La Lupa, zu deutsch Die Wölfin, hat die Gestik einer neapolitanischen Primadonna. Die alabasterne Handfläche zierlich an die Stirn gelegt, rollt sie melodramatisch mit den Augen: Der Oberkörper wippt mit, wenn sie wie in der "Litanei vom Gras" die rhythmisierte Aufzählung des Alltäglichen zur Anrufung macht: "Das Gras, das keinen Namen hat; das Gras, das viele Namen hat; die ich nicht mehr weiss."
Alberto Nessis Verse, erschienen unter dem Titel "Con tenera follia - Mit zärtlichem Wahnsinn", wurzeln fest im Tessin. Aber mit Heimat-Tümelei oder Bergidylle haben sie nichts gemein. Der freischaffende Schriftsteller und Publizist aus dem Mendrisiotto, 1940 geboren, begreift sich als Sprachrohr für "jene Generation, die mitangesehen hat, wie die Wiesen zu Zement wurden". Darum hat er die symbolschweren Rosen und Veilchen der Lyriktradition durch unscheinbare "niedere" Gewächse ersetzt; mit dem Gras - italienisch "l'herba" - erreicht die poetische Botanik ihr demütigstes Gewächs.

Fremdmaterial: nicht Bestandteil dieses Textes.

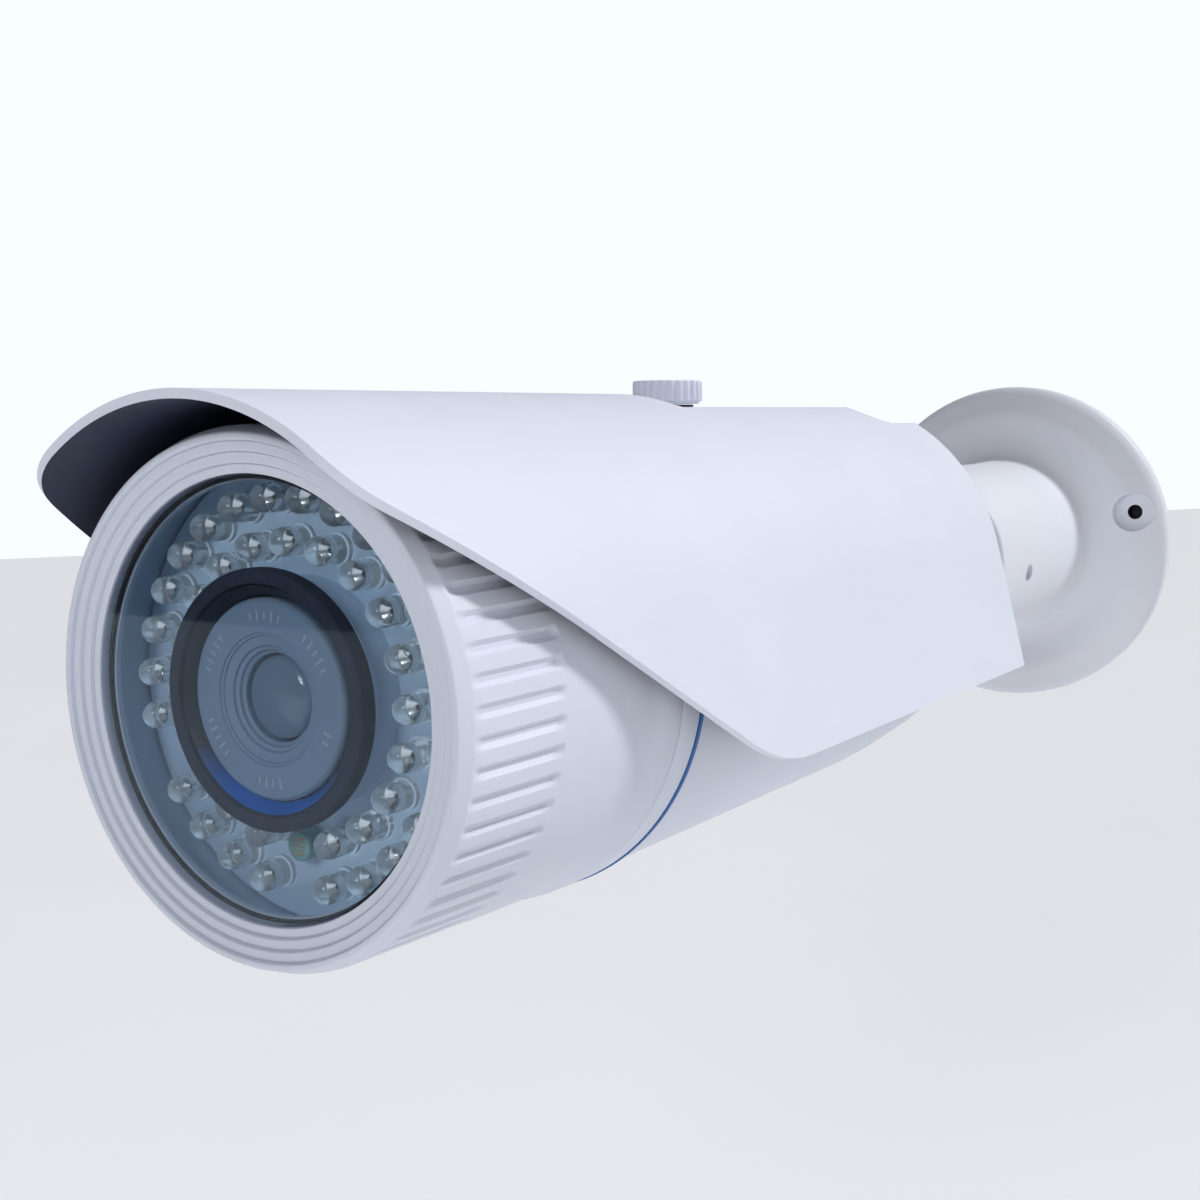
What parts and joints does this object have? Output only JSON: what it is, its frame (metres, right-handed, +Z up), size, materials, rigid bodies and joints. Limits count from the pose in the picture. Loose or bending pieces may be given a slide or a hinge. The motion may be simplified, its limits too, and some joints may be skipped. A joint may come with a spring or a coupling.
{
  "type": "security camera",
  "caption": "Bullet security camera with a ribbed bezel, LED rings round the lens and a sliding sunshade, on a round wall bracket that pans, tilts and rolls.",
  "frame": {"origin": "centre of the bracket flange's back face, on the wall", "axes": "+Z up, wall normal along -Y, so the camera axis is Y and the lens looks along -Y; +X to the right seen from behind the camera"},
  "size_m": [0.1142, 0.3925, 0.1106],
  "materials": {
    "white_shell": "white satin powder coat",
    "bezel": "white satin powder coat",
    "bracket": "white satin powder coat",
    "window": "clear tempered",
    "gasket": "matte",
    "black_plastic": "matte",
    "blue_seal": "satin",
    "foam": "matte foam",
    "lens_grey": "satin",
    "led_clear": "clear",
    "sensor_cell": "gloss",
    "steel": "brushed",
    "brass": "machined",
    "alloy": "satin",
    "circuit": "solder mask",
    "dark_board": "blue-grey solder mask",
    "chip": "matte"
  },
  "bodies": {
    "bracket": {"wall_flange": "bracket"},
    "set_screw": {"pan_set_screw": "steel"},
    "arm": {"bracket_arm": "bracket", "arm_retainer": "steel", "tilt_bolt": "steel", "tilt_nut": "steel"},
    "knuckle": {"knuckle_fork": "bracket"},
    "head": {"board_spacer_1": "brass", "board_spacer_2": "brass", "board_spacer_3": "brass", "board_spacer_4": "brass", "board_spacer_5": "brass", "board_spacer_6": "brass", "board_standoff_1": "brass", "board_standoff_2": "brass", "board_standoff_3": "brass", "board_standoff_4": "brass", "cable_gland": "gasket", "capacitor": "chip", "chassis_tray": "alloy", "clamp_band": "white_shell", "filter_frame": "black_plastic", "front_bezel": "bezel", "heat_sink": "alloy", "image_sensor": "chip", "led_board": "dark_board", "leds_inner": "led_clear", "leds_outer": "led_clear", "lens_color_ring": "blue_seal", "lens_holder": "black_plastic", "lens_shroud": "foam", "lens_trim_disc": "lens_grey", "light_sensor": "sensor_cell", "main_board": "circuit", "network_socket": "steel", "power_board": "circuit", "processor": "chip", "rear_housing": "white_shell", "seal_ring": "blue_seal", "sensor_board": "circuit", "tail_cap": "white_shell", "thread_insert": "brass", "window_gasket": "gasket", "window_glass": "window"},
    "lock_ring": {"roll_lock_ring": "white_shell"},
    "shade": {"sunshade": "white_shell"},
    "washer": {"knob_washer": "black_plastic"},
    "knob": {"thumb_knob": "white_shell", "thumb_stud": "steel"},
    "lens": {"lens_barrel": "black_plastic", "lens_element": "window"},
    "filter": {"infrared_filter": "window"}
  },
  "joints": [
    {"name": "pan", "type": "hinge", "parent": "bracket", "child": "arm", "pos_m": [0, -0.07, 0], "axis": [0, 1, 0], "range_deg": [-180, 180]},
    {"name": "pan_set_screw_turn", "type": "hinge", "parent": "bracket", "child": "set_screw", "pos_m": [0, -0.0695, 0], "axis": [0.9885, 0, -0.1513], "range_deg": [0, 360]},
    {"name": "tilt", "type": "hinge", "parent": "arm", "child": "knuckle", "pos_m": [0, -0.113, 0], "axis": [1, 0, 0], "range_deg": [-50, 50]},
    {"name": "roll", "type": "hinge", "parent": "knuckle", "child": "head", "pos_m": [0, -0.136, 0], "axis": [0, 1, 0], "range_deg": [-180, 180]},
    {"name": "lock_ring_turn", "type": "hinge", "parent": "head", "child": "lock_ring", "pos_m": [0, -0.134, 0], "axis": [0, 1, 0], "range_deg": [-180, 180]},
    {"name": "shade_slide", "type": "slide", "parent": "head", "child": "shade", "axis": [0, -1, 0], "range_m": [-0.0044, 0.0258]},
    {"name": "knob_lift", "type": "slide", "parent": "head", "child": "washer", "axis": [0, 0, 1], "range_m": [0, 0.00145]},
    {"name": "knob_turn", "type": "hinge", "parent": "washer", "child": "knob", "pos_m": [0, -0.245, 0.05], "axis": [0, 0, 1], "range_deg": [0, 720]},
    {"name": "focus_turn", "type": "hinge", "parent": "head", "child": "lens", "pos_m": [0, -0.362, 0], "axis": [0, 1, 0], "range_deg": [-30, 30]},
    {"name": "filter_slide", "type": "slide", "parent": "head", "child": "filter", "axis": [1, 0, 0], "range_m": [0, 0.0073]}
  ],
  "couplings": [
    {"joint": "knob_lift", "follows": "knob_turn", "m_per_rad": 0.00011141}
  ]
}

Ob ihm die ausdrucksstarke Inszenierung seiner Gedichte durch La Lupa gefällt? Gewiss, glaubt die Sängerin sie kennt den Dichter schliesslich persönlich: "Im Tessin kennen sich alle." Und er hat fest versprochen, ihren nächsten Auftritt im November in Zürich zu besuchen: Doch zuerst ist er zusammen mit seinen Tessiner Kollegen Giovanni Orelli und Antonio Rossi auf der Buchmesse in Frankfurt zu Gast, die in diesem Jahr unter dem Motto "Schweiz" steht.